Listeners suggested we should talk more to defence counsel for our podcast. So we thought ‘Go big or go home’ and we got three of the top defence lawyers at the International Criminal Court : Melinda Taylor, Mylène Dimitri and Marie-Hélène Proulx.
They are all very busy women: Melinda and Marie-Hélène are running the defence of the ICC’s second Mali suspect Al-Hassan and Mylène is lead counsel for Alfred Yekatom in the CAR II case, which we discussed in our September 27 Justice Update.
Getting all of them in the same room was a challenge but we managed — only to find out that Stephanie forgot Radio Basics 101 and there was a mad dash to get a memory card for our recorder. Luckily as you will hear, being a defence counsel at the ICC prepares you for working on a shoestring budget and quick changes of circumstances, so our superstar defence team was unfazed.
We spoke about the ICC Bar Association and their new guidelines to counter harassment. Here is a link to the #MeToo Justice Tribune article we refer to.

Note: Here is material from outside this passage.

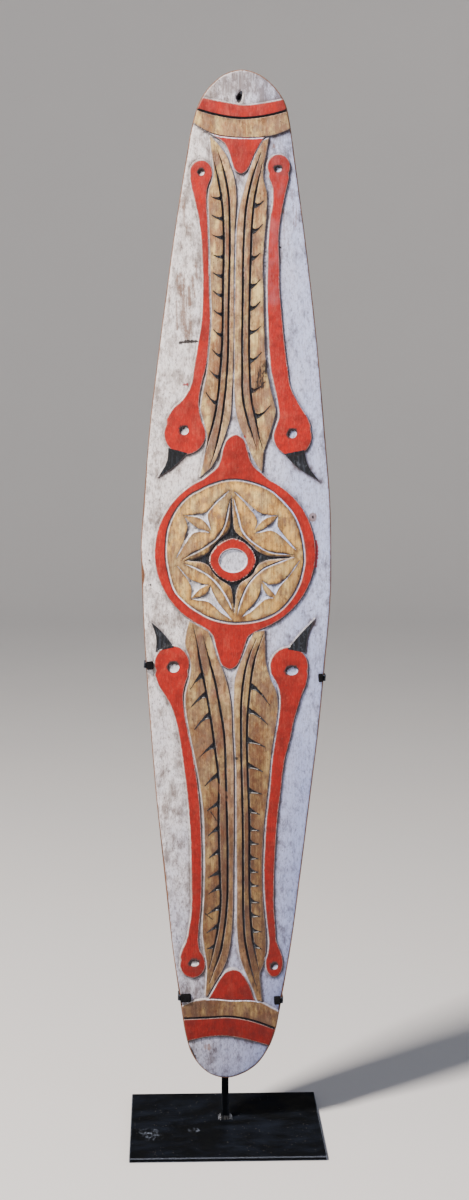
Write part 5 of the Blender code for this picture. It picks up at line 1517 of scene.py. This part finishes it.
def pale_paper():
    """Matt seamless backdrop paper."""
    material, tree, shader, place = new_material("seamless_backdrop_paper")
    cloud = noise_at(tree, place, (1.5, 1.5, 1.5), 3, 0.5)
    tooth = noise_at(tree, place, (700, 700, 700), 2, 0.5)
    face = laid_over(tree, cloud, colour("#ebecee"), colour("#f0f1f2"))
    finish_shader(tree, shader, face, 0.9, (0.05, 0.1 * MM, tooth), 0.2)
    return material


def pick(shaped, kind, wanted):
    """Selects the edges or faces of the mesh being edited whose middle passes a test."""
    bpy.ops.mesh.select_all(action="DESELECT")
    bpy.ops.mesh.select_mode(type={"edges": "EDGE", "faces": "FACE"}[kind])
    edited = bmesh.from_edit_mesh(shaped.data)
    for item in getattr(edited, kind):
        if kind == "edges":
            middle = (item.verts[0].co + item.verts[1].co) / 2
        else:
            middle = item.calc_center_median()
        item.select_set(bool(wanted(item, middle)))
    edited.select_flush_mode()
    bmesh.update_edit_mesh(shaped.data)


def new_cube(name, low, high):
    """A cube between two corners, left in edit mode with everything selected."""
    bpy.ops.object.select_all(action="DESELECT")
    bpy.ops.mesh.primitive_cube_add(size=1, location=(0, 0, 0))
    shaped = bpy.context.active_object
    shaped.name = shaped.data.name = name
    bpy.ops.object.mode_set(mode="EDIT")
    bpy.ops.transform.resize(value=Vector(high) - Vector(low))
    bpy.ops.transform.translate(value=(Vector(high) + Vector(low)) / 2)
    return shaped


def cut_slope(at, normal):
    """Cuts away what lies beyond a plane from the mesh being edited, and fills the cut."""
    bpy.ops.mesh.select_all(action="SELECT")
    bpy.ops.mesh.bisect(plane_co=at, plane_no=normal, use_fill=True, clear_outer=True)


def choose(piece):
    """Makes a piece the only one that is selected, and the active one."""
    bpy.ops.object.select_all(action="DESELECT")
    piece.select_set(True)
    bpy.context.view_layer.objects.active = piece


def apply_boolean(target, other, operation):
    """Joins another mesh to the target, or cuts it away, and removes it."""
    choose(target)
    modifier = target.modifiers.new(operation.lower(), "BOOLEAN")
    modifier.object, modifier.operation, modifier.solver = other, operation, "EXACT"
    bpy.ops.object.modifier_apply(modifier=modifier.name)
    bpy.data.objects.remove(other)


def new_grip(sizes):
    """The carved grip on the back: a bar on two sloping feet, with rounded edges."""
    half = sizes.grip_length / 2
    inner = half - GRIP_FOOT_LENGTH
    wide = sizes.grip_width / 2
    across = BOARD_FOOT.x + GRIP_CENTRE * MM * math.sin(BOARD_LEAN)
    middle = BOARD_FOOT.z + GRIP_CENTRE * MM
    back = BOARD_FOOT.y + BOARD_THICKNESS * MM
    outer = back + sizes.grip_stand_off
    under = outer - GRIP_BAR
    grip = new_cube(
        "grip", (across - wide, back - GRIP_ROOT, middle - half), (across + wide, outer, middle + half),
    )
    for side in (1, -1):
        slope = Vector((0, GRIP_SLOPE, side * (outer - back))).normalized()
        cut_slope((across, outer, middle + side * (half - GRIP_SLOPE)), slope)
    bpy.ops.object.mode_set(mode="OBJECT")
    gap = new_cube(
        "gap", (across - 2 * wide, back - 2 * GRIP_ROOT, middle - inner),
        (across + 2 * wide, under, middle + inner),
    )
    for side in (1, -1):
        slope = Vector((0, GRIP_SLOPE / 2, side * (under - back))).normalized()
        cut_slope((across, back, middle + side * inner), slope)
    bpy.ops.object.mode_set(mode="OBJECT")
    apply_boolean(grip, gap, "DIFFERENCE")
    bpy.ops.object.mode_set(mode="EDIT")
    above_root = back + GRIP_ROOT / 4
    pick(grip, "edges", lambda edge, spot: spot.y > above_root and edge.calc_face_angle(0) > SHARP_ANGLE)
    bpy.ops.mesh.bevel(offset=GRIP_ROUNDING, segments=ROUNDING_SEGMENTS, affect="EDGES")
    bpy.ops.object.mode_set(mode="OBJECT")
    return grip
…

Our discussion about the challenges of being a female ICC defence counsel quickly turned into a talk about the general hurdles of being a defence counsel at the ICC. Where by the later years the International Criminal Tribunal for the former Yugoslavia (ICTY) had pretty much ironed out how to work with the professional defence teams, at the ICC still looks on defence with mistrust, they feel. They say the late disclosure of evidence, redactions to witness statements and the number of secret filings are interfering with their clients ’rights to a fair trial.
After our podcast was reported Mylene Dimitri told judges during the Yekatom and Ngaissona confirmation of charges hearing that secrecy from the prosecution meant she was working “in the dark”. In the Al-Hassan case the secrecy also continued as judges confirmed the majority of the charges against the Mali suspect but would not release the document with the charges they confirmed to the public.
If you haven’t had enough yet of fair trial questions and suspects’ rights check out Melinda’s recommended viewing of the Netflix documentary When They See Us about five men known as the Central Park Five jailed over the 1989 rape and assault of a New York jogger but exonerated in 2002.
On Twitter Marie-Hélène likes Rebecca Kavanagh and Pradhan Alka.
After we wrapped up our morning recording, our defence lawyers suggested it would be good to do this again with some drinks for an Asymmetrical Haircuts’ Friday Wine Down edition. To be continued.